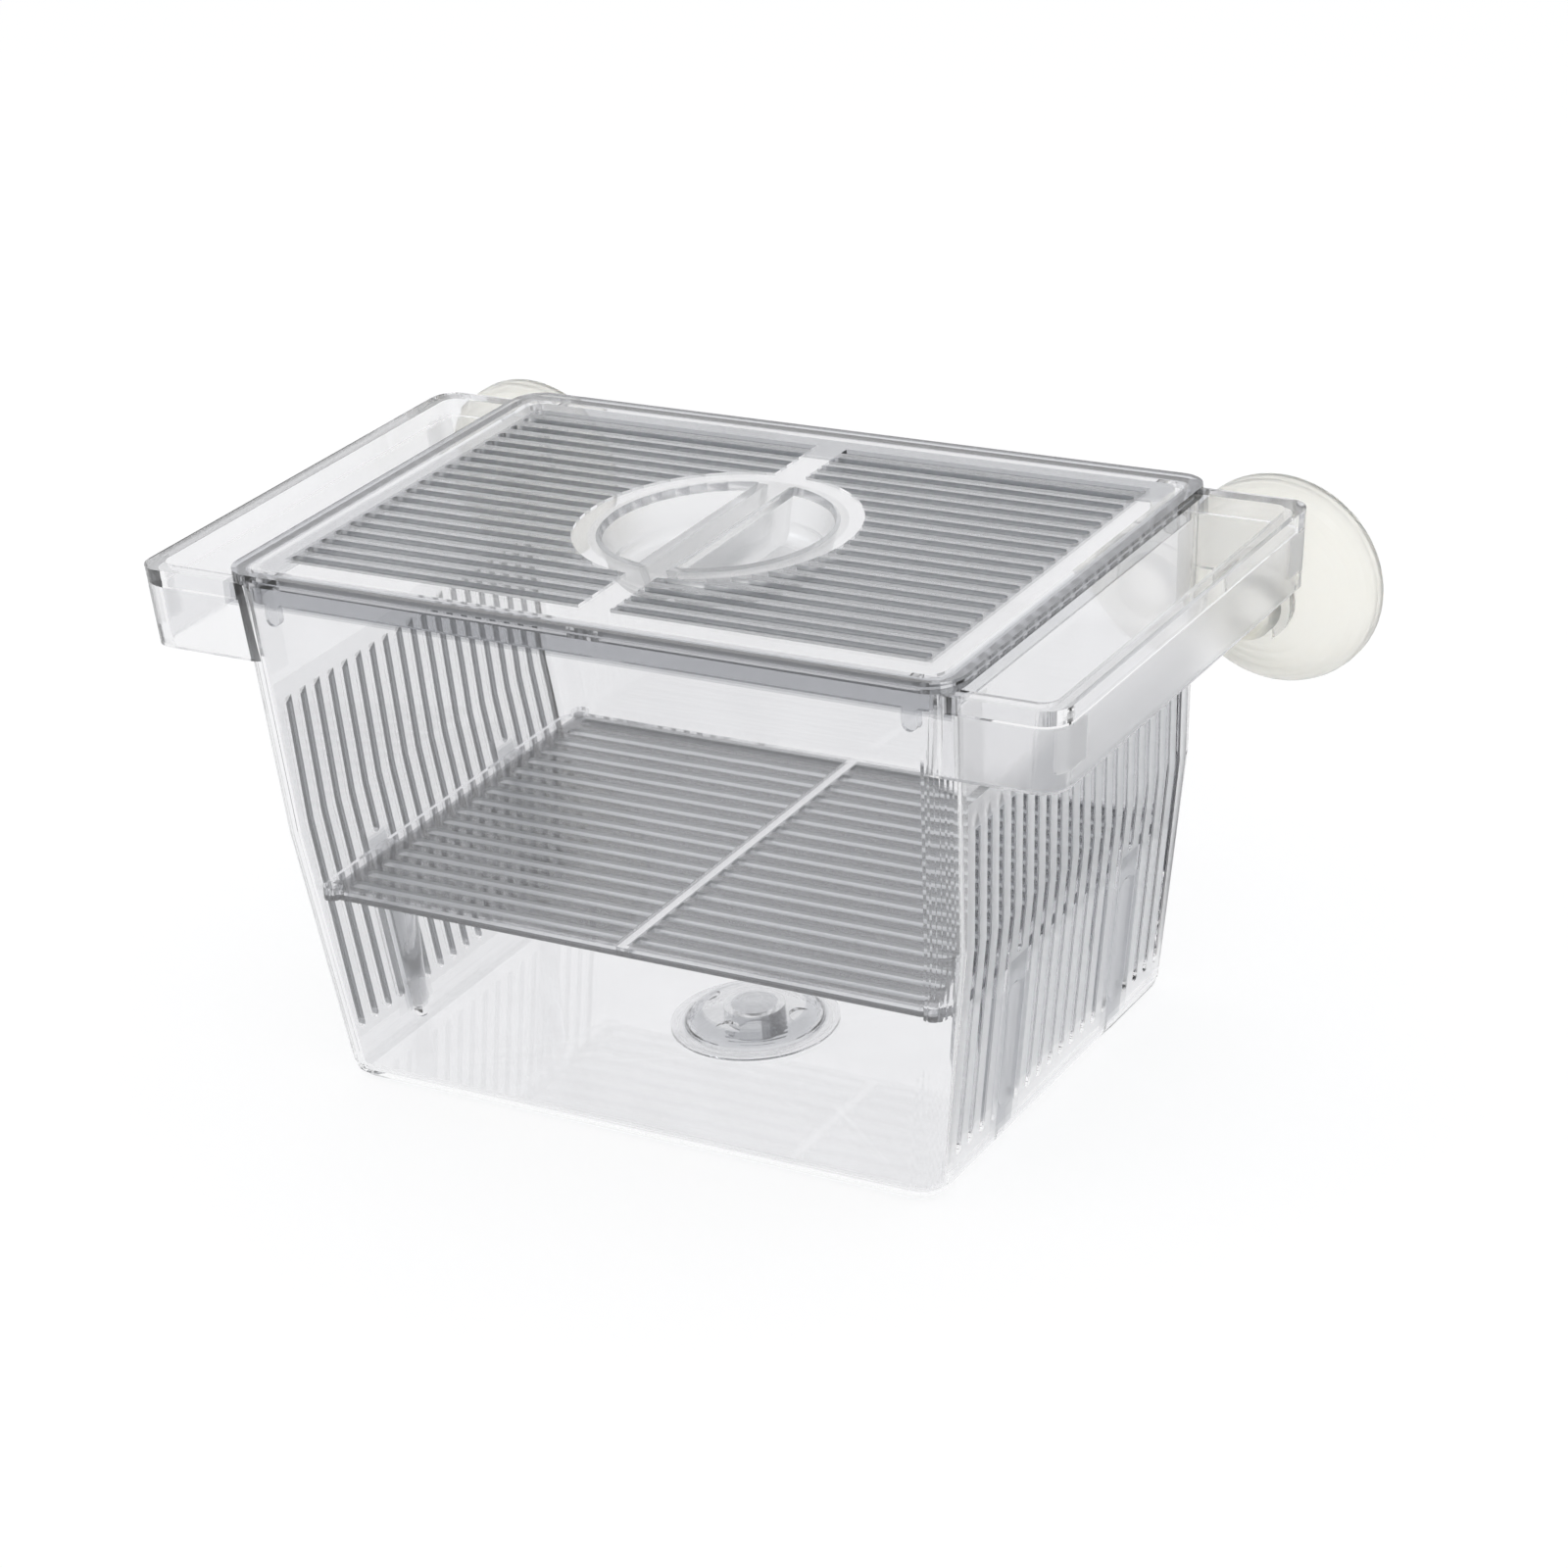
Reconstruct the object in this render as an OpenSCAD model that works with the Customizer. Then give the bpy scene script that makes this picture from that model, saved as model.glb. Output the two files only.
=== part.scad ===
// Hanging breeding box for aquarium fish.
// A clear moulded tank with slotted end walls and two open side wings, a slotted
// drop-in divider, a slotted lid with a sunk finger grip, a domed plug in the floor's
// port, and two suction cups that hold the box to the aquarium's glass.
// Millimetres. X runs along the length, Y from the front to the glass, Z is up.
// The origin is on the surface that the box stands on, midway between its ends, and
// midway between the lid's front edge and the rims of the suction cups.

/* [Tank] */
// Length of the tank at its rim, outside
tank_len = 158.8; // [156:0.2:160]
// Depth of the tank at its rim, front to back, outside
tank_depth = 108.8; // [107:0.2:110]
// Height of the rim
tank_h = 108.5; // [104:0.5:114]
// Length of the tank at the bend in its end walls
bend_len = 152; // [150:0.2:153]
// Height of the bend, above which the end walls stand steeper
bend_z = 54; // [50:1:58]
// Length of the base
base_len = 136.2; // [135:0.2:138]
// Depth of the base
base_depth = 101; // [100:0.5:103]
// Thickness of the walls
wall = 2; // [1.8:0.1:2.2]
// Thickness of the floor
floor_t = 2.2; // [2:0.1:2.6]
// Radius of the upright corners, outside
corner_r = 6; // [5:0.5:7]
// Radius of the edge round the floor, outside
edge_r = 3.5; // [2.5:0.5:4.5]

/* [End wall slots] */
// Slots in each end wall
wall_slots = 19; // [19:2:19]
// Distance from one slot to the next
wall_slot_pitch = 4.78; // [4.6:0.02:4.8]
// Width of a slot
wall_slot_w = 2; // [1.5:0.1:2.4]
// Height of the bottom of the slots
wall_slot_low = 8.3; // [7.5:0.1:10]
// Height of the top of the slots
wall_slot_high = 78; // [70:0.5:84]

/* [Side wings] */
// Overall length across both wings
wing_span = 203; // [200:0.5:206]
// Height of a wing
wing_h = 16.2; // [15:0.1:18]
// Radius of a wing's outer corners
wing_r = 5; // [4:0.5:6]
// Lean of a wing's end wall, in degrees
wing_lean = 5; // [3:0.5:6]
// Width of the thick rim round the top of a wing
rim_w = 3.6; // [2.6:0.1:4]
// Height of the thick rim
rim_h = 4; // [3:0.1:5]
// Height of the suction cups' axis
cup_z = 86.5; // [86:0.5:88]
// Distance of the suction cups' axis from the middle of the box
cup_x = 88.5; // [88:0.5:89.5]

/* [Lid] */
// How far the lid reaches past the tank's rim
lid_overhang = 0.7; // [0.5:0.1:1.2]
// Thickness of the lid
lid_t = 2.2; // [2:0.1:2.6]
// Depth of the skirt that drops inside the rim
skirt_h = 4.5; // [3.5:0.1:6]
// Rows of slots
lid_rows = 19; // [17:2:19]
// Distance from one row to the next
lid_pitch = 4.88; // [4.7:0.02:5]
// Width of a slot
lid_slot_w = 2.4; // [1.8:0.1:2.8]
// Width of the bar that parts the two fields of slots
lid_bar_w = 7; // [5:0.5:9]
// Distance of the skirt's tabs from the middle
tab_x = 70; // [66:0.5:71]

/* [Finger grip] */
// Radius of the plain ring round the grip
ring_r = 28.6; // [27.5:0.1:30]
// Radius of the two bowls at the lid's top
bowl_r = 23.2; // [22:0.1:24]
// Radius of the bowls at their bottom
bowl_low_r = 20.6; // [19.5:0.1:21.5]
// Depth of the bowls
bowl_depth = 10; // [8:0.5:12]
// Width of the web between the bowls
web_w = 8; // [7:0.5:10]

/* [Divider] */
// Height of the divider's underside
seat_z = 39.2; // [38:0.1:41]
// Thickness of the divider
divider_t = 2; // [1.6:0.1:2.4]
// Depth of the divider, front to back
divider_depth = 93.8; // [92.6:0.2:95]
// Rows of slots
divider_rows = 17; // [15:2:17]
// Distance from one row to the next
divider_pitch = 5.37; // [5.1:0.01:5.4]
// Width of a slot at the divider's top
divider_slot_w = 2.8; // [2:0.1:3]

/* [Release plug] */
// Radius of the port in the floor
port_r = 16.2; // [15.6:0.1:16.6]
// Radius of the plug's flange
flange_r = 17.4; // [17.2:0.1:18.4]
// Height of the plug above the floor
plug_h = 5; // [4.4:0.1:6]
// Radius of the tube in the middle of the plug
tube_r = 6.2; // [5.6:0.1:6.8]
// Radius of the four dimples in the plug's dome
dimple_r = 2.8; // [2:0.1:3]

/* [Suction cups] */
// Radius of a cup's rim
cup_r = 21.5; // [20:0.5:22]
// How far a cup reaches behind the wing
cup_reach = 13.1; // [12.5:0.1:16]
// Radius of the neck that sits in the keyhole
neck_r = 4; // [3.5:0.1:4.5]
// Radius of the button in front of the wing
button_r = 6.5; // [6:0.1:7]

/* [Hidden] */
$fn = 64;
// Gap between pieces that move past each other
gap = 0.3;
// Looser gap that lets the divider and the lid drop in
drop_gap = 0.5;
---
• _EXERCISE DIRECTIONS_
Can you give every line above again, exactly as written?

• _RESPONSE BELOW_
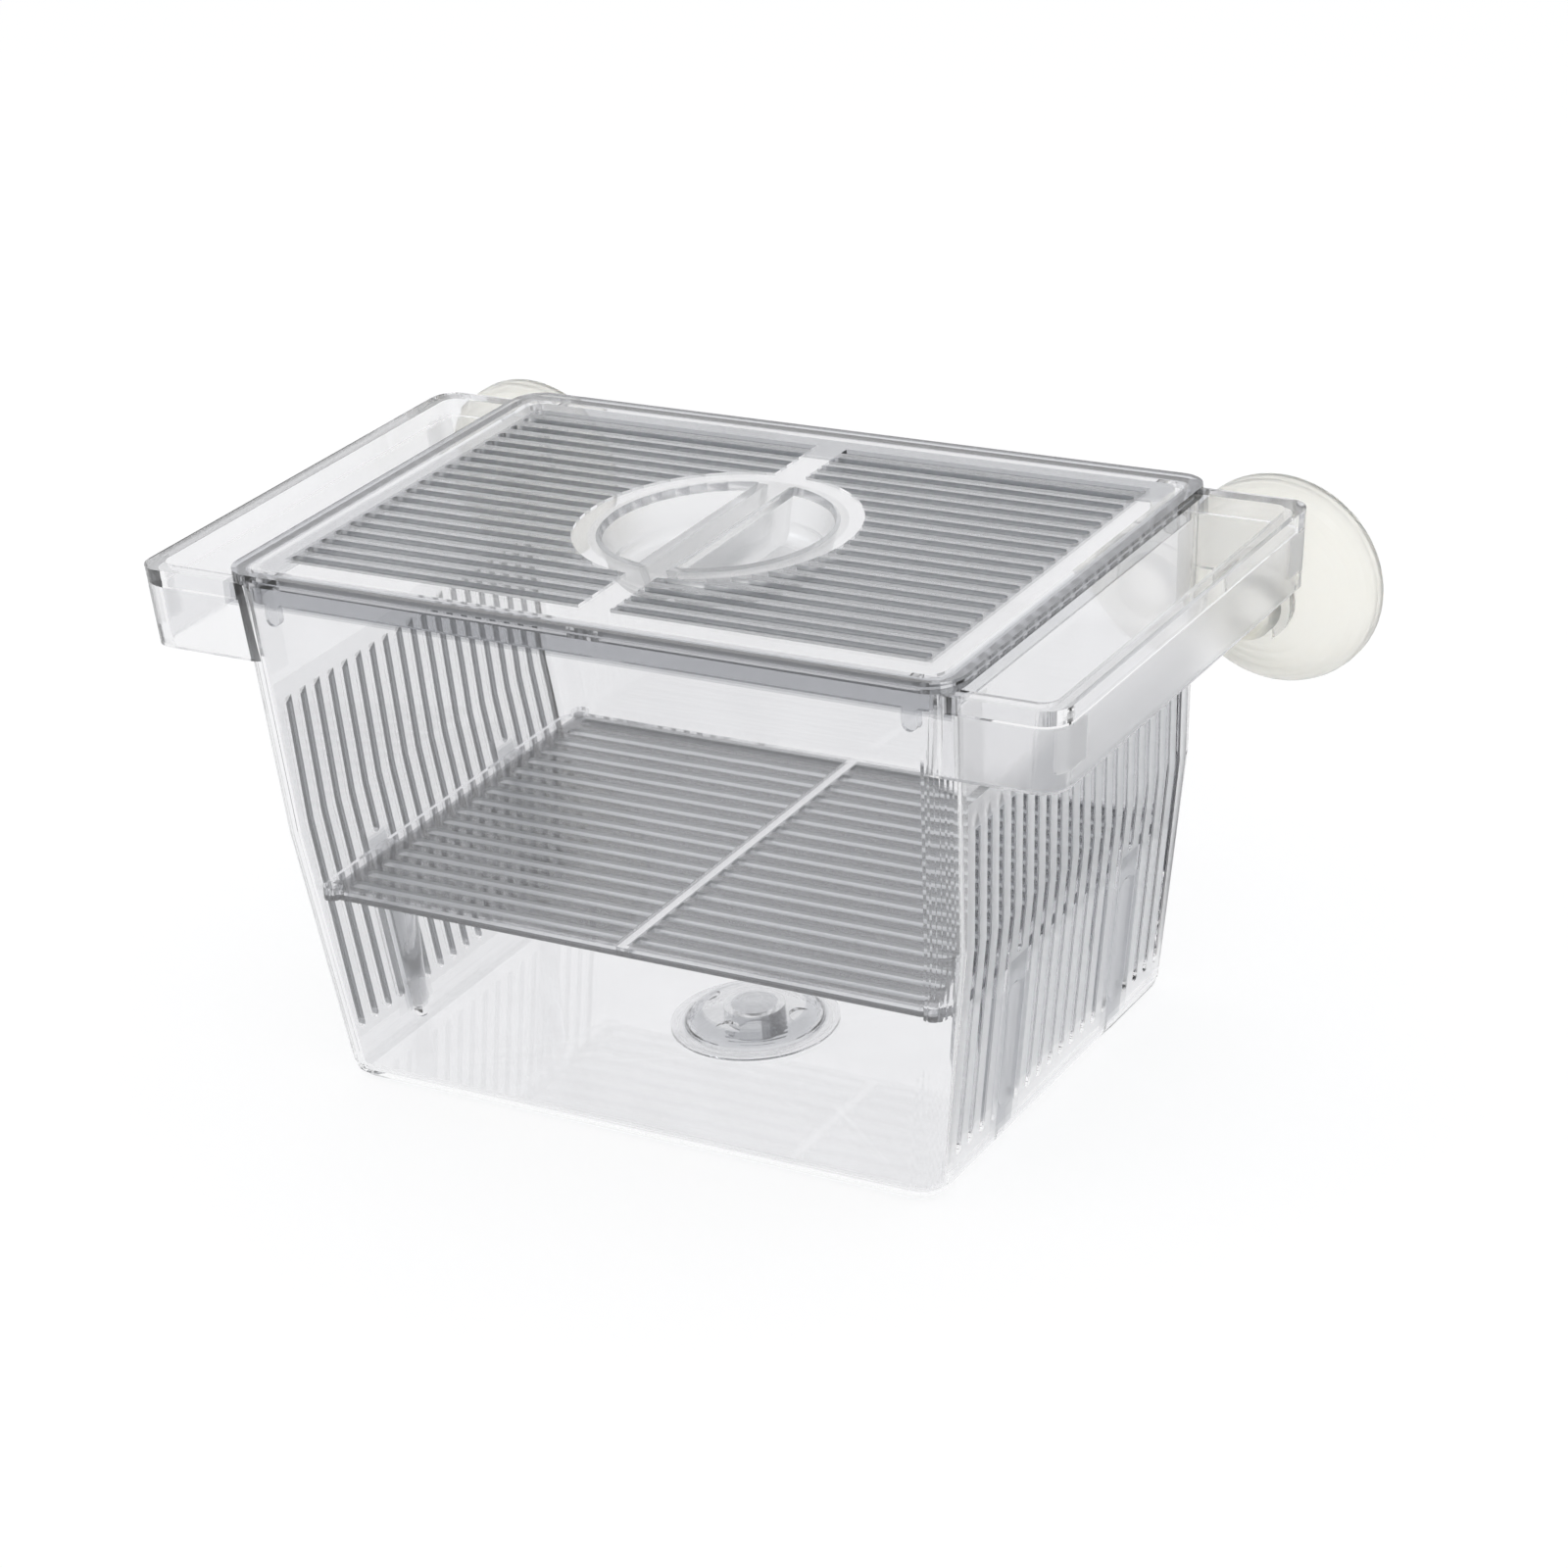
Reconstruct the object in this render as an OpenSCAD model that works with the Customizer. Then give the bpy scene script that makes this picture from that model, saved as model.glb. Output the two files only.
=== part.scad ===
// Hanging breeding box for aquarium fish.
// A clear moulded tank with slotted end walls and two open side wings, a slotted
// drop-in divider, a slotted lid with a sunk finger grip, a domed plug in the floor's
// port, and two suction cups that hold the box to the aquarium's glass.
// Millimetres. X runs along the length, Y from the front to the glass, Z is up.
// The origin is on the surface that the box stands on, midway between its ends, and
// midway between the lid's front edge and the rims of the suction cups.

/* [Tank] */
// Length of the tank at its rim, outside
tank_len = 158.8; // [156:0.2:160]
// Depth of the tank at its rim, front to back, outside
tank_depth = 108.8; // [107:0.2:110]
// Height of the rim
tank_h = 108.5; // [104:0.5:114]
// Length of the tank at the bend in its end walls
bend_len = 152; // [150:0.2:153]
// Height of the bend, above which the end walls stand steeper
bend_z = 54; // [50:1:58]
// Length of the base
base_len = 136.2; // [135:0.2:138]
// Depth of the base
base_depth = 101; // [100:0.5:103]
// Thickness of the walls
wall = 2; // [1.8:0.1:2.2]
// Thickness of the floor
floor_t = 2.2; // [2:0.1:2.6]
// Radius of the upright corners, outside
corner_r = 6; // [5:0.5:7]
// Radius of the edge round the floor, outside
edge_r = 3.5; // [2.5:0.5:4.5]

/* [End wall slots] */
// Slots in each end wall
wall_slots = 19; // [19:2:19]
// Distance from one slot to the next
wall_slot_pitch = 4.78; // [4.6:0.02:4.8]
// Width of a slot
wall_slot_w = 2; // [1.5:0.1:2.4]
// Height of the bottom of the slots
wall_slot_low = 8.3; // [7.5:0.1:10]
// Height of the top of the slots
wall_slot_high = 78; // [70:0.5:84]

/* [Side wings] */
// Overall length across both wings
wing_span = 203; // [200:0.5:206]
// Height of a wing
wing_h = 16.2; // [15:0.1:18]
// Radius of a wing's outer corners
wing_r = 5; // [4:0.5:6]
// Lean of a wing's end wall, in degrees
wing_lean = 5; // [3:0.5:6]
// Width of the thick rim round the top of a wing
rim_w = 3.6; // [2.6:0.1:4]
// Height of the thick rim
rim_h = 4; // [3:0.1:5]
// Height of the suction cups' axis
cup_z = 86.5; // [86:0.5:88]
// Distance of the suction cups' axis from the middle of the box
cup_x = 88.5; // [88:0.5:89.5]

/* [Lid] */
// How far the lid reaches past the tank's rim
lid_overhang = 0.7; // [0.5:0.1:1.2]
// Thickness of the lid
lid_t = 2.2; // [2:0.1:2.6]
// Depth of the skirt that drops inside the rim
skirt_h = 4.5; // [3.5:0.1:6]
// Rows of slots
lid_rows = 19; // [17:2:19]
// Distance from one row to the next
lid_pitch = 4.88; // [4.7:0.02:5]
// Width of a slot
lid_slot_w = 2.4; // [1.8:0.1:2.8]
// Width of the bar that parts the two fields of slots
lid_bar_w = 7; // [5:0.5:9]
// Distance of the skirt's tabs from the middle
tab_x = 70; // [66:0.5:71]

/* [Finger grip] */
// Radius of the plain ring round the grip
ring_r = 28.6; // [27.5:0.1:30]
// Radius of the two bowls at the lid's top
bowl_r = 23.2; // [22:0.1:24]
// Radius of the bowls at their bottom
bowl_low_r = 20.6; // [19.5:0.1:21.5]
// Depth of the bowls
bowl_depth = 10; // [8:0.5:12]
// Width of the web between the bowls
web_w = 8; // [7:0.5:10]

/* [Divider] */
// Height of the divider's underside
seat_z = 39.2; // [38:0.1:41]
// Thickness of the divider
divider_t = 2; // [1.6:0.1:2.4]
// Depth of the divider, front to back
divider_depth = 93.8; // [92.6:0.2:95]
// Rows of slots
divider_rows = 17; // [15:2:17]
// Distance from one row to the next
divider_pitch = 5.37; // [5.1:0.01:5.4]
// Width of a slot at the divider's top
divider_slot_w = 2.8; // [2:0.1:3]

/* [Release plug] */
// Radius of the port in the floor
port_r = 16.2; // [15.6:0.1:16.6]
// Radius of the plug's flange
flange_r = 17.4; // [17.2:0.1:18.4]
// Height of the plug above the floor
plug_h = 5; // [4.4:0.1:6]
// Radius of the tube in the middle of the plug
tube_r = 6.2; // [5.6:0.1:6.8]
// Radius of the four dimples in the plug's dome
dimple_r = 2.8; // [2:0.1:3]

/* [Suction cups] */
// Radius of a cup's rim
cup_r = 21.5; // [20:0.5:22]
// How far a cup reaches behind the wing
cup_reach = 13.1; // [12.5:0.1:16]
// Radius of the neck that sits in the keyhole
neck_r = 4; // [3.5:0.1:4.5]
// Radius of the button in front of the wing
button_r = 6.5; // [6:0.1:7]

/* [Hidden] */
$fn = 64;
// Gap between pieces that move past each other
gap = 0.3;
// Looser gap that lets the divider and the lid drop in
drop_gap = 0.5;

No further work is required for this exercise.